Le accuse a Magdi di islamofobia proibiscono di considerare l'Islam come la matrice di violenza, e gli attribuiscono un pregiudizio. Ma fu Magdi a organizzare un gruppo di musulmani moderati nel 2004. Semplicemente quello che si è proposto è stato portare a conoscenza del mondo ciò che lui sapeva per la sua esperienza prima di musulmano e poi di cristiano perseguitato, per la conoscenza della lingua e della cultura araba. Tutte le religioni, alle loro origini hanno elementi di aggressività verso popoli diversi, verso le donne. Ma la dottrina di 3000 anni fa si è modificata pagando lacrime e sangue nei secoli, fino a che lo Stato e la Chiesa, o la Sinagoga, si sono separati. Nel caso dell'Islam invece ci sono stati vari tentativi di distacco dalla Shaaria, dal dettato letterale del Corano come legge dello Stato, dall'apprendimento a memoria del Corano senza discussione. Ma il rapporto con la civiltà occidentale del mondo arabo e di quello iraniano, ha spinto di nuovo le élite e le masse nelle braccia delle interpretazioni più antiche. I grandi tradizionalisti, Al Wahaab, Al Madudi, Said Qutb, segnarono la strada più aderente alla visione del mondo del VII secolo. Come fa notare dal Libano padre Samir Khalil Samir «è mancata un'educazione alla critica costruttiva», il Corano e Mohammed non si possono mai discutere. Ed essere un «apostata», come dicono di Magdi che si è fatto cristiano, equivale alla condanna a morte: «Chiunque apostati l'Islam uccidetelo» dice il hadith 84:57 della raccolta di Bukhari.

Quando si vedono le stragi che Isis e altri gruppi compiono in nome del Corano, essi ritengono di far giustizia degli «apostati», che siano sciiti, o sunniti nemici, o curdi, o cristiani ed ebrei. Così Hamas in mezzo alla strada e coi cappucci in testa ha ucciso 18 persone accusandole di essere spie di Israele, apostati ex musulmani; e «nemici di Allah» che si devono uccidere gli americani giustiziati. È scritto nel Corano, anche se certo c'è chi potrebbe considerare questi punti discutibili, o superati. Ma le radici coraniche delle attuali gesta terroristiche vengono rivendicate da Isis: è l'Islam politico nella sua versione più tesa, ma è politico anche l'uso della shaaria sancita da tutti i paesi Islamici come legge: c'è chi lo fa blandamente come l'Egitto, dove non si vede una lapidazione da tempo.

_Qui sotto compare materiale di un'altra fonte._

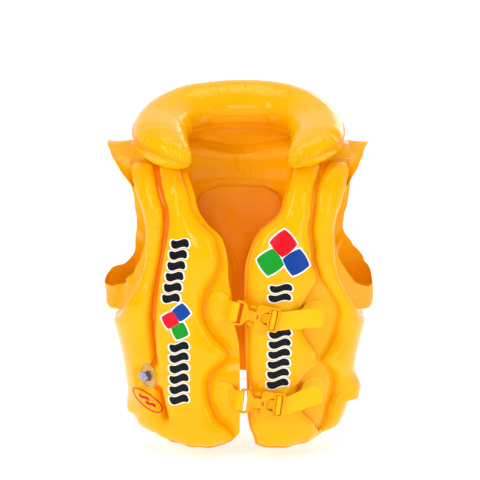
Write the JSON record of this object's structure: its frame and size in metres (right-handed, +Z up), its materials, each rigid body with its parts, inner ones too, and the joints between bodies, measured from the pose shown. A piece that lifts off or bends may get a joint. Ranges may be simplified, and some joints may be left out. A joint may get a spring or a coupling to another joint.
{
  "type": "inflatable life jacket",
  "caption": "Child's inflatable swim vest in glossy vinyl with padded air chambers, a horseshoe head collar, side-release buckles across the front opening and clear air valves.",
  "frame": {"origin": "on the axis of the wearer's torso, level with the lowest edge of the front panels", "axes": "+Z up, -Y the front with the buckles, +X the wearer's left"},
  "size_m": [0.3488, 0.2641, 0.4575],
  "materials": {
    "chamber_film": "gloss",
    "welded_film": "gloss",
    "strap_vinyl": "satin",
    "buckle_plastic": "satin",
    "valve_vinyl": "gloss"
  },
  "bodies": {
    "right_half": {"right_front_outer_chamber": "chamber_film", "right_front_inner_chamber": "chamber_film", "right_back_chamber": "chamber_film", "right_neck_roll": "chamber_film", "right_collar_half": "chamber_film", "right_armhole_hem": "welded_film", "right_shoulder_panel": "welded_film", "right_back_window": "welded_film", "right_back_hem": "welded_film", "right_neckline_hem": "welded_film", "right_buckle_flange": "welded_film", "upper_buckle_receiver": "buckle_plastic", "lower_buckle_receiver": "buckle_plastic", "upper_receiver_tab": "strap_vinyl", "lower_receiver_tab": "strap_vinyl", "front_valve_seat": "valve_vinyl", "collar_valve_seat": "valve_vinyl"},
    "left_half": {"left_front_outer_chamber": "chamber_film", "left_front_inner_chamber": "chamber_film", "left_back_chamber": "chamber_film", "left_neck_roll": "chamber_film", "left_collar_half": "chamber_film", "left_armhole_hem": "welded_film", "left_shoulder_panel": "welded_film", "left_back_window": "welded_film", "left_back_hem": "welded_film", "left_neckline_hem": "welded_film", "upper_pad_panel": "welded_film", "lower_pad_panel": "welded_film", "upper_strap": "strap_vinyl", "lower_strap": "strap_vinyl", "back_valve_seat": "valve_vinyl"},
    "upper_tongue": {"upper_buckle_tongue": "buckle_plastic"},
    "upper_top_arm": {"upper_top_latch_arm": "buckle_plastic"},
    "upper_bottom_arm": {"upper_bottom_latch_arm": "buckle_plastic"},
    "lower_tongue": {"lower_buckle_tongue": "buckle_plastic"},
    "lower_top_arm": {"lower_top_latch_arm": "buckle_plastic"},
    "lower_bottom_arm": {"lower_bottom_latch_arm": "buckle_plastic"},
    "front_valve": {"front_valve_stem": "valve_vinyl", "front_valve_flap": "valve_vinyl"},
    "front_plug": {"front_valve_plug": "valve_vinyl"},
    "back_valve": {"back_valve_stem": "valve_vinyl", "back_valve_flap": "valve_vinyl"},
    "back_plug": {"back_valve_plug": "valve_vinyl"},
    "collar_valve": {"collar_valve_stem": "valve_vinyl", "collar_valve_flap": "valve_vinyl"},
    "collar_plug": {"collar_valve_plug": "valve_vinyl"}
  },
  "joints": [
    {"name": "front_opening", "type": "hinge", "parent": "right_half", "child": "left_half", "pos_m": [0, 0.128, 0.2], "axis": [0, 0, 1], "range_deg": [0, 60], "deforming": ["upper_top_latch_arm", "upper_bottom_latch_arm", "lower_top_latch_arm", "lower_bottom_latch_arm"]},
    {"name": "upper_buckle_pull", "type": "slide", "parent": "left_half", "child": "upper_tongue", "axis": [0.973, 0.0805, -0.2164], "range_m": [0, 0.028], "deforming": ["upper_strap", "upper_top_latch_arm", "upper_bottom_latch_arm"]},
    {"name": "upper_top_arm_squeeze", "type": "hinge", "parent": "upper_tongue", "child": "upper_top_arm", "pos_m": [0.03647, -0.13378, 0.172], "axis": [0.0824, -0.9966, 0], "range_deg": [0, 6], "stiffness_Nm_per_rad": 0.02},
    {"name": "upper_bottom_arm_squeeze", "type": "hinge", "parent": "upper_tongue", "child": "upper_bottom_arm", "pos_m": [0.03233, -0.13412, 0.15325], "axis": [-0.0824, 0.9966, 0], "range_deg": [0, 6], "stiffness_Nm_per_rad": 0.02},
    {"name": "lower_buckle_pull", "type": "slide", "parent": "left_half", "child": "lower_tongue", "axis": [0.9845, 0.1067, -0.1392], "range_m": [0, 0.028], "deforming": ["lower_strap", "lower_top_latch_arm", "lower_bottom_latch_arm"]},
    {"name": "lower_top_arm_squeeze", "type": "hinge", "parent": "lower_tongue", "child": "lower_top_arm", "pos_m": [0.04263, -0.13347, 0.06297], "axis": [0.1077, -0.9942, 0], "range_deg": [0, 6], "stiffness_Nm_per_rad": 0.02},
    {"name": "lower_bottom_arm_squeeze", "type": "hinge", "parent": "lower_tongue", "child": "lower_bottom_arm", "pos_m": [0.03997, -0.13376, 0.04396], "axis": [-0.1077, 0.9942, 0], "range_deg": [0, 6], "stiffness_Nm_per_rad": 0.02},
    {"name": "front_valve_push", "type": "slide", "parent": "right_half", "child": "front_valve", "axis": [0.752, 0.6548, 0.0752], "range_m": [0, 0.0045]},
    {"name": "front_plug_flip", "type": "hinge", "parent": "front_valve", "child": "front_plug", "pos_m": [-0.11704, -0.09581, 0.08077], "axis": [-0.0567, -0.0494, 0.9972], "range_deg": [0, 135]},
    {"name": "back_valve_push", "type": "slide", "parent": "left_half", "child": "back_valve", "axis": [-0.4414, -0.8951, 0.0622], "range_m": [0, 0.0045]},
    {"name": "back_plug_flip", "type": "hinge", "parent": "back_valve", "child": "back_plug", "pos_m": [0.08674, 0.11618, 0.12635], "axis": [0.0275, 0.0558, 0.9981], "range_deg": [0, 135]},
    {"name": "collar_valve_push", "type": "slide", "parent": "right_half", "child": "collar_valve", "axis": [0.2873, -0.9578, 0], "range_m": [0, 0.0045]},
    {"name": "collar_plug_flip", "type": "hinge", "parent": "collar_valve", "child": "collar_plug", "pos_m": [-0.04991, 0.09475, 0.42709], "axis": [0, 0, 1], "range_deg": [0, 135]}
  ],
  "couplings": [
    {"joint": "upper_bottom_arm_squeeze", "follows": "upper_top_arm_squeeze", "ratio": 1},
    {"joint": "lower_bottom_arm_squeeze", "follows": "lower_top_arm_squeeze", "ratio": 1}
  ]
}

Ma in Arabia Saudita, in Iran, in Sudan e in altri Paesi è tutt'altra cosa, la condanna a morte per conversione o adulterio, il taglio della mano, la persecuzione degli omosessuali è legge. La politica e la religione sono i protagonisti di un matrimonio che per l'Islam è ancora in auge, e che porta alla strage quando a usare la Shaaria sono i movimenti terroristi. La Carta di Hamas cita un hadith quando dichiara che «l'ultimo giorno non verrà finché tutti i musulmani non combatteranno contro gli ebrei e li uccideranno». È un testo in uso oggi, come è attuale l'Imam di San Donà di Piave che predica di uccidere tutti gli ebrei, o l'Imam Bilan Bosnic che spiega (frase ripetuta in migliaia di moschee) che tutti i musulmani fanno la loro guerra perché il mondo, compreso il Vaticano, sia conquistato dall'Islam.

Dai paesi europei partono i guerriglieri che vivono oggi come al tempo di Maometto, che si vedono come un'armata agli ordini del profeta stesso, in un mondo immutato dal VII secolo. Nel 1948 fu stilata la dichiarazione dei diritti umani; nel 1981 a Parigi, nell'83 a Dacca, nel '90 al Cairo il mondo islamico ha voluto invece stilare una sua carta.

Le donne valgono meno degli uomini, gli omosessuali sono puniti, il delitto d'onore è guardato con comprensione... E quando questi costumi immigrano da noi la comprensione si fa compiacenza, paura, si traveste da multiculturalismo tollerante, salvo a azzannare con doppio standard il diritto all'espressione di Magdi Allam.